In the above examples, determine if the kobolds (or other intelligent monster) found these existing traps and embraced them, or if they are of their own construction. Or are the kobolds maintaining what they found, but “not up to code?”

For comic relief, roll for a chance for the kobolds to pull the wrong lever at the wrong time revealing their rope-powered winches and pullies. Roll for surprise to see if the Kobolds can recover before they are noticed. Except for the noise behind the party….

I started with a stone block and added in pits, moving walls, floors, and ceilings, and so forth. In the same way, start with something simple and look at it just a bit differently.

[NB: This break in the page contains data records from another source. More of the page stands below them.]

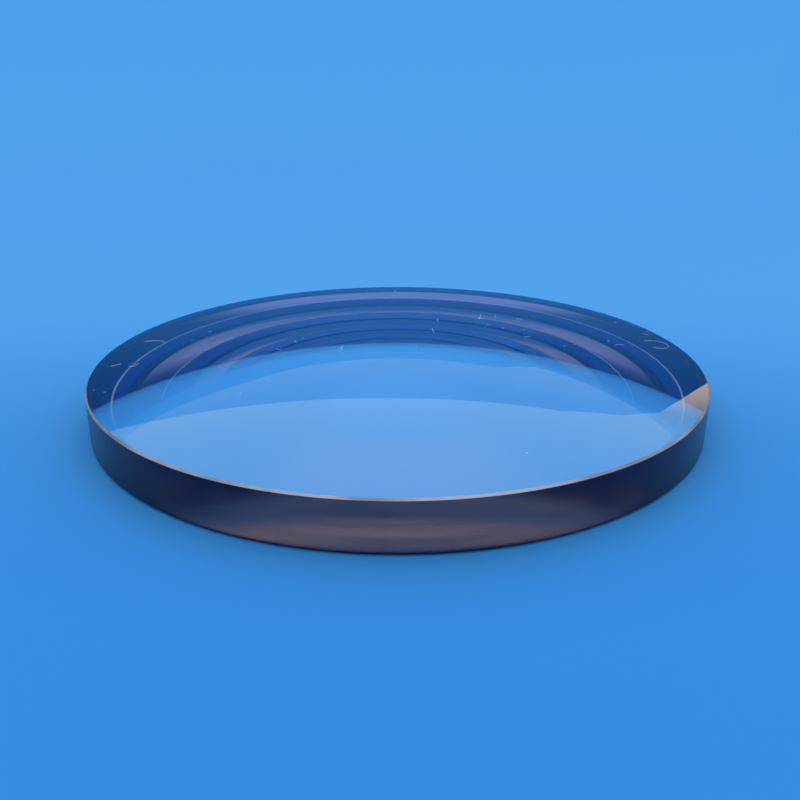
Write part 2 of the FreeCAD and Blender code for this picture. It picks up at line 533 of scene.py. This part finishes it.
def staged(name, points, faces, material):
    """A mesh of the stage."""
    mesh = bpy.data.meshes.new(name)
    mesh.from_pydata(points, [], faces)
    mesh.materials.append(material)
    mesh.polygons.foreach_set("use_smooth", [True] * len(faces))
    thing = bpy.data.objects.new(name, mesh)
    bpy.context.collection.objects.link(thing)


def top_elevation(azimuth):
    """Elevation of the backdrop's top edge at an azimuth, in degrees."""
    for (start, low), (end, high) in zip(SWEEP_TOP, SWEEP_TOP[1:]):
        if azimuth <= end:
            return low + (high - low) * (azimuth - start) / (end - start)
    return SWEEP_TOP[-1][1]


def make_floor(material):
    """The plain floor."""
    half = FLOOR_SIZE / 2
    sides = ((-half, -half), (half, -half), (half, half), (-half, half))
    staged("floor", [(x, y, -FLOOR_GAP) for x, y in sides], [(0, 1, 2, 3)], material)


def make_backdrop(material):
    """The backdrop, which sweeps up behind the lens from the floor to its top edge."""
    first, last = SWEEP_TOP[0][0], SWEEP_TOP[-1][0]
    points, faces = [], []
    for i in range(SWEEP_STEPS + 1):
        azimuth = first + (last - first) * i / SWEEP_STEPS
        top = SWEEP_DISTANCE * math.tan(math.radians(top_elevation(azimuth)))
        bend = min(SWEEP_BEND, top)
        profile = []
        for j in range(BEND_STEPS + 1):
            turned = math.pi / 2 * j / BEND_STEPS
            distance = SWEEP_DISTANCE - bend * (1 - math.sin(turned))
            profile.append((distance, bend * (1 - math.cos(turned))))
        profile.append((SWEEP_DISTANCE, top + FLOOR_GAP))
        around = math.radians(azimuth)
        across, back = math.sin(around), math.cos(around)
        points += [(d * across, d * back, z - FLOOR_GAP) for d, z in profile]
    rows = BEND_STEPS + 2
    for i in range(SWEEP_STEPS):
        for j in range(rows - 1):
            corner = i * rows + j
            faces.append((corner, corner + 1, corner + rows + 1, corner + rows))
    staged("backdrop", points, faces, material)


stage_paper = paper()
make_floor(stage_paper)
make_backdrop(stage_paper)


# Light

# One soft light from all round: bluer and dimmer low down, where it comes back from the paper,
# warmer overhead and cooler above the backdrop, with a warm corner of the room at its right end.
# Azimuths from the far side, elevations and reaches are in degrees.
LOW_LIGHT = (0.62, 0.80, 0.92)
HIGH_LIGHT = (2.2, 1.5, 0.95)
HIGH_AZIMUTH = 180
HIGH_ELEVATION = 84
HIGH_REACH = 42
COOL_LIGHT = (0.78, 1.05, 1.8)
COOL_AZIMUTH = 0
COOL_ELEVATION = 54
COOL_REACH = 20
WARM_LIGHT = (2.15, 1.7, 1.4)
WARM_AZIMUTH = 21.5
WARM_ELEVATION = 17.5
WARM_REACH = 5.5


def direction_to(azimuth, elevation):
    """Unit direction towards an azimuth from the far side and an elevation, in degrees."""
    around, rise = math.radians(azimuth), math.radians(elevation)
    level = math.cos(rise)
    return Vector((math.sin(around) * level, math.cos(around) * level, math.sin(rise)))


def nearness(tree, direction, reach):
    """How near a direction of the sky is to a given one: 1 there, and 0 from so many degrees away."""
    place = tree.nodes.new("ShaderNodeTexCoord")
    node = tree.nodes.new("ShaderNodeVectorMath")
    node.operation = "DOT_PRODUCT"
    node.inputs[1].default_value = direction
    tree.links.new(place.outputs["Generated"], node.inputs[0])
    return ramp(tree, node.outputs["Value"], math.cos(math.radians(reach)), 1.0)


def make_light():
    """The soft light of the surroundings, which the camera sees in the colour of the paper."""
    world = bpy.data.worlds.new("world")
    bpy.context.scene.world = world
    world.use_nodes = True
    tree = world.node_tree
    nodes, links = tree.nodes, tree.links
    high = nearness(tree, direction_to(HIGH_AZIMUTH, HIGH_ELEVATION), HIGH_REACH)
    cool = nearness(tree, direction_to(COOL_AZIMUTH, COOL_ELEVATION), COOL_REACH)
    warm = nearness(tree, direction_to(WARM_AZIMUTH, WARM_ELEVATION), WARM_REACH)
    light = blend(tree, high, LOW_LIGHT, HIGH_LIGHT)
    light = blend(tree, cool, light, COOL_LIGHT)
    light = blend(tree, warm, light, WARM_LIGHT)
    links.new(light, nodes["Background"].inputs["Color"])
    seen = nodes.new("ShaderNodeBackground")
    seen.inputs["Color"].default_value = (*PAPER, 1)
    seen.inputs["Strength"].default_value = EVEN_LEVEL
    rays = nodes.new("ShaderNodeLightPath")
    mix = nodes.new("ShaderNodeMixShader")
    links.new(rays.outputs["Is Camera Ray"], mix.inputs["Fac"])
    links.new(nodes["Background"].outputs["Background"], mix.inputs[1])
    links.new(seen.outputs["Background"], mix.inputs[2])
    links.new(mix.outputs["Shader"], nodes["World Output"].inputs["Surface"])


make_light()


# Camera, fitted to both rim ellipses of the photograph: its tilt in degrees below the level, and
# the pixel of an 800 by 800 frame that its line of sight meets

FRAME_PIXELS = 800
FOCAL_PIXELS = 872
SENSOR = 36.0
CAMERA_BACK = 100.26 * MM
CAMERA_OVER_RIM = 34.24 * MM
CAMERA_TILT = 21.82
CAMERA_NEAR = 1 * MM
AXIS_PIXEL = (397.5, 406.1)


def make_camera():
    """The camera, which looks down at the front of the lens from the photograph's place."""
    data = bpy.data.cameras.new("camera")
    data.sensor_width = SENSOR
    data.lens = SENSOR * FOCAL_PIXELS / FRAME_PIXELS
    data.shift_x = (FRAME_PIXELS / 2 - AXIS_PIXEL[0]) / FRAME_PIXELS
    data.shift_y = (AXIS_PIXEL[1] - FRAME_PIXELS / 2) / FRAME_PIXELS
    data.clip_start = CAMERA_NEAR
    camera = bpy.data.objects.new("camera", data)
    bpy.context.collection.objects.link(camera)
    camera.location = (0, -CAMERA_BACK, WALL_TOP + CAMERA_OVER_RIM)
    camera.rotation_euler = (math.radians(90 - CAMERA_TILT), 0, 0)
    bpy.context.scene.camera = camera


make_camera()

# Light is followed through the lens for as many bounces as its repeated edge images need
BOUNCES = 32
GLASS_BOUNCES = 24

scene = bpy.context.scene
scene.view_settings.view_transform = "Standard"
scene.cycles.max_bounces = BOUNCES
scene.cycles.glossy_bounces = GLASS_BOUNCES
scene.cycles.transmission_bounces = GLASS_BOUNCES
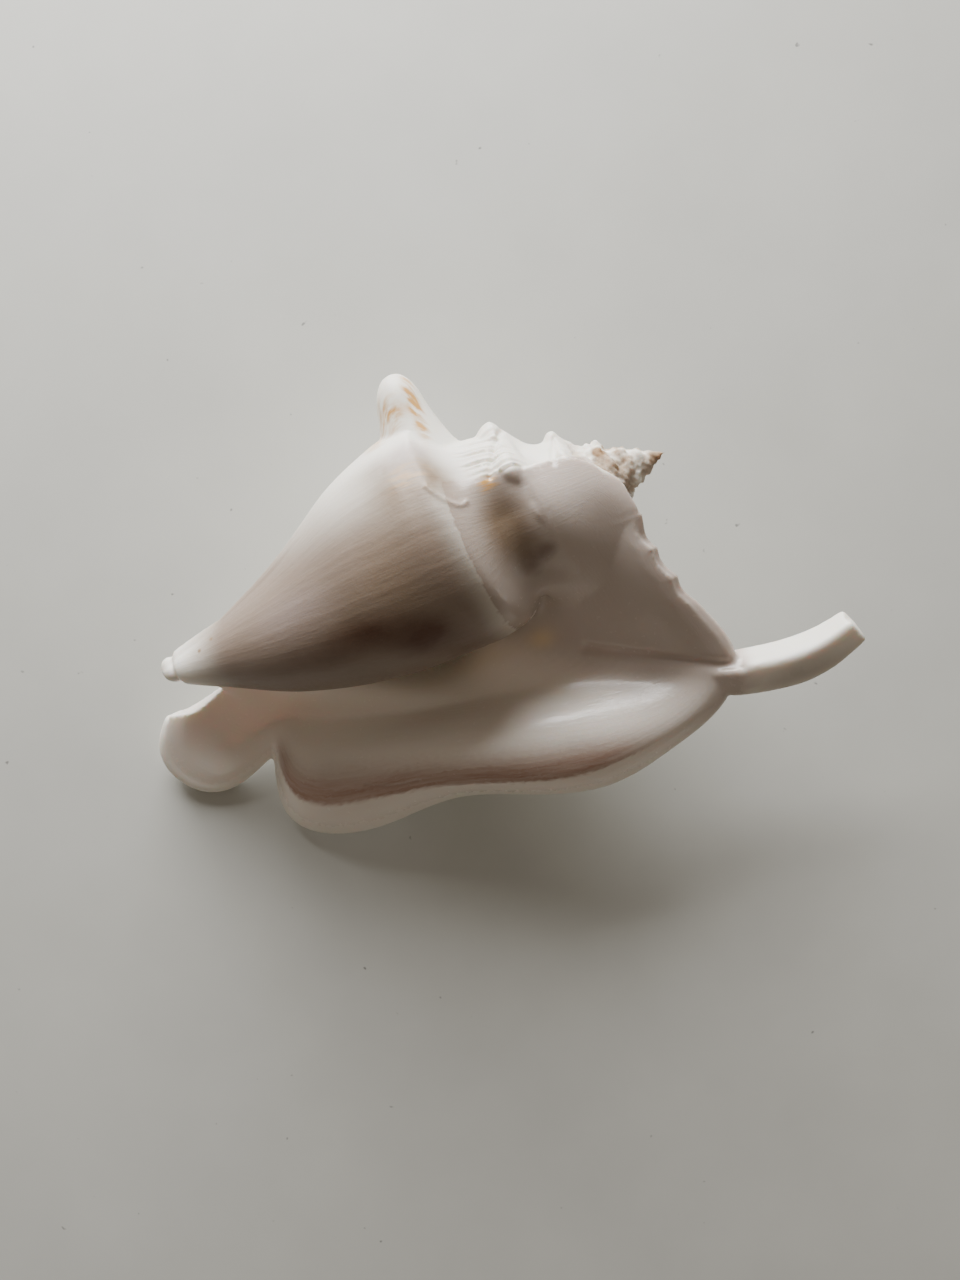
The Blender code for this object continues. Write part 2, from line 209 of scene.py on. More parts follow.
class ConchShape(PropertyGroup):
    axis_length: length("Axis length", "From the spire's tip to the front end", 0.1295)
    shoulder_distance: length("Shoulder distance", "From the tip to the last shoulder", 0.052)
    shoulder_radius: length("Shoulder radius", "Radius of the last whorl at its shoulder", 0.0285)
    whorl_growth: FloatProperty(name="Whorl growth", description="Growth of each whorl over the one before",
                                default=1.55)
    shoulder_angle: FloatProperty(name="Shoulder angle", default=-180.0,
                                  description="Growth angle, in degrees, at which the radius is given")
    whorls: IntProperty(name="Whorls", description="Number of whorls in the coil", default=9)
    wall: length("Wall", "Greatest thickness of the flared lip's wall", 0.0050)
    rim: length("Rim", "Radius of the thickened edge of the lip", 0.0024)
    tail: length("Tail", "Radius of the tail at its root", 0.0042)
    worn: length("Wear", "Depth worn off the spots that the shell lies on", 0.00035)
    heading: FloatProperty(name="Heading", description="Direction in which the front end points",
                           default=math.radians(202.7), subtype="ANGLE")
    dip: FloatProperty(name="Dip", description="How far the front end dips", default=math.radians(10.2),
                       subtype="ANGLE")
    rise: FloatProperty(name="Rise", description="How far the lip rises", default=math.radians(-0.3),
                        subtype="ANGLE")
    grain: length("Grain", "Size of the finest shape in the surface", 0.0005)
    faces: IntProperty(name="Faces", description="Most triangles in the finished surface", default=190000)


class ConchColours(PropertyGroup):
    cream: colour("Cream", "Colour of the outer layer", (0.83, 0.795, 0.71))
    pearl: colour("Pearl", "Colour of the glaze inside the lip", (0.84, 0.775, 0.70))
    glaze: colour("Glaze", "Colour of the glaze over the spire and the wing", (0.50, 0.42, 0.37))
    # Painted shade: a dark tone for the shaded side of the last whorl by the aperture, and for the shade
    # spots
    painted_shade: colour("Dusk", "Colour of the side of the last whorl by the aperture", (0.20, 0.135, 0.098))
    # Also a painted highlight on the tail's upper side
    chalk_and_highlight: colour("Chalk", "Colour of the worn, bleached parts", (0.82, 0.80, 0.75))
    # Also used as painted shade in the hollow beside the pad's ridge
    tan: colour("Tan", "Colour of the wide, faint stain", (0.25, 0.18, 0.122))
    brown: colour("Brown", "Colour of the dark stain", (0.115, 0.052, 0.028))
    amber: colour("Amber", "Colour of the amber streaks", (0.60, 0.33, 0.10))
    # Painted light: the glow of light coming through thin spots of the shell
    painted_glow: colour("Honey", "Colour of the thin spots that light comes through", (0.78, 0.62, 0.38))
    lilac: colour("Lilac", "Tint of the band below the shoulder", (0.50, 0.41, 0.42))
    blush: colour("Blush", "Colour of the band along the lip's edge", (0.37, 0.22, 0.165))
    grime: colour("Grime", "Colour of what has settled in the hollows", (0.26, 0.16, 0.08))
    ash: colour("Ash", "Colour of the knobs' worn tips", (0.36, 0.32, 0.31))
    floor: colour("Floor", "Colour of the floor", (0.56, 0.56, 0.52))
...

  • What can you do with it that you or a player wouldn’t expect?
  • What can you do with it with and without magic? (Technology for other genres.)
  • Find one of your child’s or grandchild’s toys or other household item.  What can you do with that?
  • Pay attention to the things you see at the big box stores or hardware store.
  • What overheard conversation from public places sparks an idea?

Don’t limit yourself to traps. You can do this with secret doors, hidden compartments, etc.

If you grab onto one of these ideas of taking one thing and going with it, you can end up with ideas coming so fast that you can’t keep up with them. Embrace those moments. Make notes, organize them, make tables and charts to help generate more ideas. (There’s another series of articles for the blog in all this too!)